Via Array Thermal Design
R_θ_via ≈ L/(k_Cu × A_Cu × N)
PTH: A_Cu = π(r_out² - r_in²) per via
Filled: A_Cu = πr² per via (2× better)
Via pitch: 1.0-1.5 mm typical
25 filled vias, 1.6mm PCB: R_θ ≈ 2.3 °C/W
Common Questions

Frequently Asked Questions

How many vias do I need?

The number depends on the total power and the allowed thermal resistance. For 10W dissipation, T_j_max = 150°C, T_amb = 50°C: total allowed R_θ = 100/10 = 10 °C/W. If R_θJC = 3 °C/W and R_θSA = 2 °C/W: remaining for PCB: R_θ_via = 10 - 3 - 2 = 5 °C/W. For 1.6 mm FR4 with 0.3 mm plated vias: approximately 20-30 vias are needed. Rule of thumb: fill the entire thermal pad area with vias at the minimum pitch your fab can support (typically 1.0-1.2 mm pitch).

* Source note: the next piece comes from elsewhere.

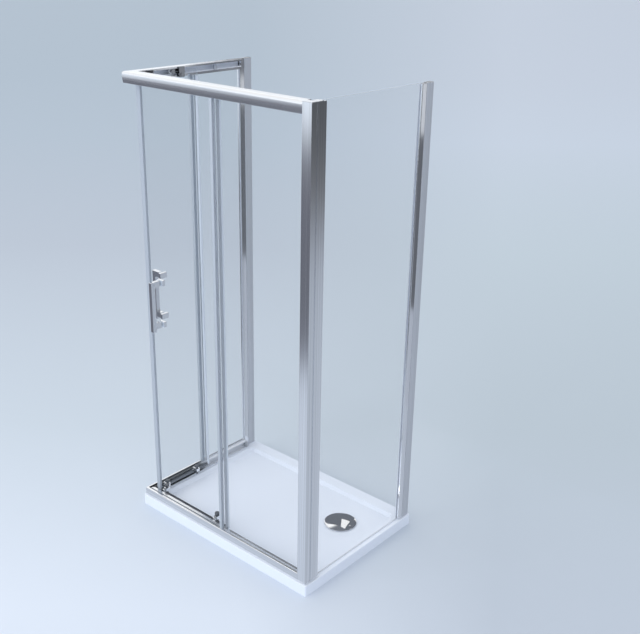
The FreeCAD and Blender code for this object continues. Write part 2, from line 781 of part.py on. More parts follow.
def hanger(middle):
    """Cast hanger: an arm with two wheel pins, and a block that grips the pane's upper edge."""
    arm_u = (door_pane_u - hanger_plate, door_pane_u)
    half_arm = hanger_arm_height / 2
    block_s = (middle + hanger_block_offset - hanger_block_width / 2,
               middle + hanger_block_offset + hanger_block_width / 2)
    bottom = door_pane_top - hanger_drop
    wheels = (middle - wheel_spacing / 2, middle + wheel_spacing / 2)

    arm = block((wheels[0], block_s[1]), arm_u, (wheel_z - half_arm, wheel_z + half_arm))
    nose = rod(half_arm, wheels[0], arm_u, wheel_z)
    outer = block(block_s, arm_u, (bottom, wheel_z + half_arm))
    web_z = door_pane_top + hanger_web_gap
    inner_u = (door_pane_back + pad_lift, door_pane_back + pad_lift + hanger_block_depth)
    web = block(block_s, (arm_u[0], inner_u[1]), (web_z, web_z + hanger_web))
    inner = block(block_s, inner_u, (bottom, frame_top - hanger_below_top))
    corners = [e for e in inner.Edges if e.BoundBox.YLength < 0.01 and e.BoundBox.YMin > inner_u[1] - 0.01]
    inner = inner.makeFillet(1.5, corners)
    s, z = middle + hanger_block_offset, door_pane_top - bolt_drop
    bolt = rod(stud_radius, s, (arm_u[1] - 1, inner_u[0] + 1), z)
    pad = rod(bolt_pad_radius, s, (door_pane_back, inner_u[0] + 1), z)
    cap = rod(bolt_cap_radius, s, (inner_u[1] - 1, inner_u[1] + bolt_cap), z)
    wheel_u = (wheel_plane - wheel_width / 2, wheel_plane + wheel_width / 2)
    shapes = [arm, nose, outer, web, inner, bolt, pad, cap]
    for w in wheels:
        head_u = wheel_u[0] - running_gap - pin_head
        shapes.append(rod(pin_radius, w, (head_u, arm_u[0] + 1), wheel_z))
        shapes.append(rod(pin_head_radius, w, (head_u, wheel_u[0] - running_gap), wheel_z))
        shapes.append(rod(pin_head_radius, w, (wheel_u[1] + running_gap, arm_u[0] + 1), wheel_z))
    return joined(shapes)


def grooved_wheel(radius, groove_radius, groove_width, s, u_middle, z):
    """Wheel about a line across the run, with a groove for a bead and a bore for its pin."""
    bore = pin_radius + pin_clearance
    half = wheel_width / 2
    mouth = groove_width / 2 + (radius - groove_radius) * 0.25
    side = [(bore, -half), (radius - wheel_chamfer, -half), (radius, wheel_chamfer - half),
            (radius, -mouth), (groove_radius, -groove_width / 2)]
    section = side + [(r, -u) for r, u in reversed(side)]
    places = [V(s + r, u_middle + u, z) for r, u in section]
    face = Part.Face(Part.makePolygon(places + places[:1]))
    return face.revolve(V(s, u_middle, z), V(0, 1, 0), 360)


def roller_wheel(s):
    return grooved_wheel(wheel_radius, wheel_groove_radius, wheel_groove_width, s, wheel_plane, wheel_z)


def guide_wheel(s):
    return grooved_wheel(guide_wheel_radius, guide_groove_radius, guide_groove_width, s,
                         guide_wheel_plane, guide_wheel_z)


def guide_block(s):
    """Block inside the pane that carries a spring button, clamped by a nut outside."""
    u = (door_pane_back + pad_lift, door_pane_back + pad_lift + block_depth)
    half = block_width / 2
    body = block((s - half, s + half), u, (block_bottom, block_top))
    sides = [e for e in body.Edges if e.BoundBox.ZLength > 1 and e.BoundBox.YMin > u[1] - 0.01]
    body = body.makeFillet(block_edge_radius, sides)
    z = block_bottom + stud_above_block
    stud = rod(stud_radius, s, (door_pane_u - 1, u[0] + 0.4), z)
    pad = rod(guide_nut_radius - 1, s, (door_pane_back, u[0] + 0.4), z)
    nut = rod(guide_nut_radius, s, (door_pane_u - guide_nut, door_pane_u), z)
    bore = column(stem_radius + pin_clearance, s, stem_plane, (block_bottom - 1, block_top + 1))
    pocket = column(spring_pocket_radius, s, stem_plane, (block_top - spring_pocket_depth, block_top + 1))
    return joined([body, stud, pad, nut]).cut([bore, pocket])


def button(s):
    """Button, stem and wheel pin in one: pressing it lowers the wheel off the rail's lip."""
    knob_z = block_top + button_gap
    knob = column(button_radius, s, stem_plane, (knob_z, knob_z + button_height))
    crown = [e for e in knob.Edges if e.BoundBox.ZMin > knob_z + button_height - 0.01]
    knob = knob.makeFillet(button_edge_radius, crown)
    stem = column(stem_radius, s, stem_plane, (guide_wheel_z, knob_z + 1))
    eye_u = (stem_plane - eye_depth / 2, stem_plane + eye_depth / 2)
    eye = block((s - eye_width / 2, s + eye_width / 2), eye_u,
                (guide_wheel_z - eye_height / 2, guide_wheel_z + eye_height / 2))
    wheel_u = (guide_wheel_plane - wheel_width / 2, guide_wheel_plane + wheel_width / 2)
    head_u = wheel_u[0] - running_gap - pin_head
    pin = rod(pin_radius, s, (head_u, eye_u[0] + 1), guide_wheel_z)
    head = rod(pin_head_radius, s, (head_u, wheel_u[0] - running_gap), guide_wheel_z)
    collar = rod(collar_radius, s, (wheel_u[1] + running_gap, eye_u[0] + 1), guide_wheel_z)
    return joined([knob, stem, eye, pin, head, collar])


# --- Every piece by name -------------------------------------------------------------------
pieces = {
    "tray": tray(),
    "waste_body": waste_body(),
    "waste_seal": waste_seal(),
    "waste_nut": waste_nut(),
    "waste_cover": waste_cover(),
    "corner_post": on_front(corner_post()),
    "side_panel_profile": on_right(side_panel_profile()),
    "right_wall_channel": on_right(wall_channel()),
    "right_adjusting_profile": on_right(adjusting_profile()),
    "left_wall_channel": on_left(wall_channel()),
    "left_adjusting_profile": on_left(adjusting_profile()),
    "front_header": on_front(header(front_run)),
    "left_header": on_left(header(adjusting_start)),
    "front_bottom_rail": on_front(bottom_rail(front_run)),
    "left_bottom_rail": on_left(bottom_rail(adjusting_start)),
    "corner_plates": Part.makeCompound([
        on_front(corner_plate_at(header_radius, frame_top - header_wall - corner_plate)),
        on_front(corner_plate_at(groove_u1 + wall, rail_floor))]),
    "side_glass": on_right(side_glass()),
    "header_end_brackets": Part.makeCompound([on_front(header_end_bracket(front_run)),
                                              on_left(header_end_bracket(adjusting_start))]),
    "rail_end_plugs": Part.makeCompound([on_front(rail_end_plug(front_run)),
                                         on_left(rail_end_plug(adjusting_start))]),
    "door_stops": Part.makeCompound([on_front(door_stop(front_opening, travel_of(front_opening))),
                                     on_left(door_stop(left_opening, travel_of(left_opening)))]),
    "top_caps": Part.makeCompound([
        on_front(top_cap((front_run, front_run + post_width), (0, post_depth),
                         (0, upright_radius, upright_radius, 0))),
        on_right(top_cap((side_profile_start, side_profile_end - upright_groove), (0, side_profile_width),
                         (upright_radius, 0, 0, upright_radius))),
        on_right(top_cap((wall_channel_start, side_run), (0, wall_channel_width), (lip_radius, 0, 0, lip_radius))),
        on_left(top_cap((wall_channel_start, side_run), (0, wall_channel_width), (lip_radius, 0, 0, lip_radius)))]),
}

gaskets = [on_right(side_gasket())]
for side, opening, upright, place in (("front", front_opening, front_run, on_front),
                                      ("left", left_opening, adjusting_start, on_left)):
    pieces[side + "_fixed_glass"] = place(run_pane(opening, upright))
    pieces[side + "_fixed_edge"] = place(fixed_edge(opening))
    gaskets.append(place(run_gasket(opening, upright)))
    pieces[side + "_door_glass"] = place(door_pane(opening))
    pieces[side + "_closing_seal"] = place(closing_seal())
    pieces[side + "_trailing_seal"] = place(trailing_seal(opening))
    pieces[side + "_drip_seal"] = place(drip_seal(opening))
    pieces[side + "_handle"] = place(handle())
    pieces[side + "_handle_pads"] = place(handle_pads())
    pieces[side + "_handle_washers"] = place(handle_washers())
    pieces[side + "_hangers"] = place(Part.makeCompound([hanger(c) for c in carriages(opening)]))
    pieces[side + "_guide_blocks"] = place(Part.makeCompound([guide_block(c) for c in guides(opening)]))
    for number, c in enumerate(guides(opening), 1):
        pieces[f"{side}_button_{number}"] = place(button(c))
        pieces[f"{side}_guide_wheel_{number}"] = place(guide_wheel(c))
    wheels = [c + half * wheel_spacing for c in carriages(opening) for half in (-0.5, 0.5)]
    for number, s in enumerate(wheels, 1):
        pieces[f"{side}_roller_wheel_{number}"] = place(roller_wheel(s))
pieces["glazing_gaskets"] = Part.makeCompound(gaskets)

os.makedirs("parts", exist_ok=True)
for name, shape in pieces.items():
    shape.exportStep(f"parts/{name}.step")
print(len(pieces), "nodes; doors travel", travel_of(front_opening), travel_of(left_opening))
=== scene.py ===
# %% [markdown]
# # A corner-entry shower enclosure
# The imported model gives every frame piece, pane, seal and wheel its size and place. This lesson
# loads it, lights it like a product photograph, gives each piece its finish, and remakes the few
# pieces whose edges and curves the photograph shows close up. Everything is in metres, with the
# floor at zero and the wall behind the enclosure towards +Y.

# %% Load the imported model
import json
import math

import bmesh
import bpy
from mathutils import Matrix, Vector


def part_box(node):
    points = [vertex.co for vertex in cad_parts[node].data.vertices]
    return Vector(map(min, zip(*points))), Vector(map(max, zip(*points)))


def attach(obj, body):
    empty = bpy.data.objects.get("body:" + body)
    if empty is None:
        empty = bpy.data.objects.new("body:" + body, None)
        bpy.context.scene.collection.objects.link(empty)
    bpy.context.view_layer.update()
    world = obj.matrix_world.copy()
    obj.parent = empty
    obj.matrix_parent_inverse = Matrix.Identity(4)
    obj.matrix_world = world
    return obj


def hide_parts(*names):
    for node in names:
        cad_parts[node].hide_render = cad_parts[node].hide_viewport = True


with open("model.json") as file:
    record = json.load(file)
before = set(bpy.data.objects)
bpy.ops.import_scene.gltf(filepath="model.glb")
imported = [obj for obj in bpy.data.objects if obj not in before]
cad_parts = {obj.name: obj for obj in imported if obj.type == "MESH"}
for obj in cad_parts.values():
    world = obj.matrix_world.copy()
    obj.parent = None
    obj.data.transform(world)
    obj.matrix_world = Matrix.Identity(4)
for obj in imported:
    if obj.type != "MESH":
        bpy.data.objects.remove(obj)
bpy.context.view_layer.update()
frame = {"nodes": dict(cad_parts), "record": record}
nodes = frame["nodes"]

# %% [markdown]
# The camera stands in front of the enclosure and to its right, a little above its top, and looks
# down at it. Its place and lens were worked out from the straight edges of the tray and the
# frame, the focal length in the photograph's own pixels. A look-at constraint would be shorter,
# but the camera is also rolled by about a degree, so its three axes are built by hand and
# written as a matrix.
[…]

Should vias be in-pad or around the pad?

In-pad (vias directly under the thermal pad) is strongly preferred: provides the shortest thermal path from the device to the bottom layer. The heat flows straight down through the vias. Around-pad (vias surrounding the thermal pad) forces the heat to spread laterally through the top copper before reaching the vias, adding thermal resistance. In-pad vias require: filled and capped vias (to provide a flat surface for device soldering), or careful solder mask design (to prevent solder wicking into open vias during reflow).

Does via plating thickness matter?

Yes. Thicker copper plating = more copper cross-section = lower thermal resistance per via. Standard plating: 25 μm. Heavy plating: 50 μm (approximately 50% more copper area, ~33% lower thermal resistance per via). The minimum plating thickness should be 25 μm for reliable thermal performance. Some high-power designs specify 50 μm minimum barrel plating. For copper-filled vias: the plating thickness is irrelevant (the entire via is solid copper).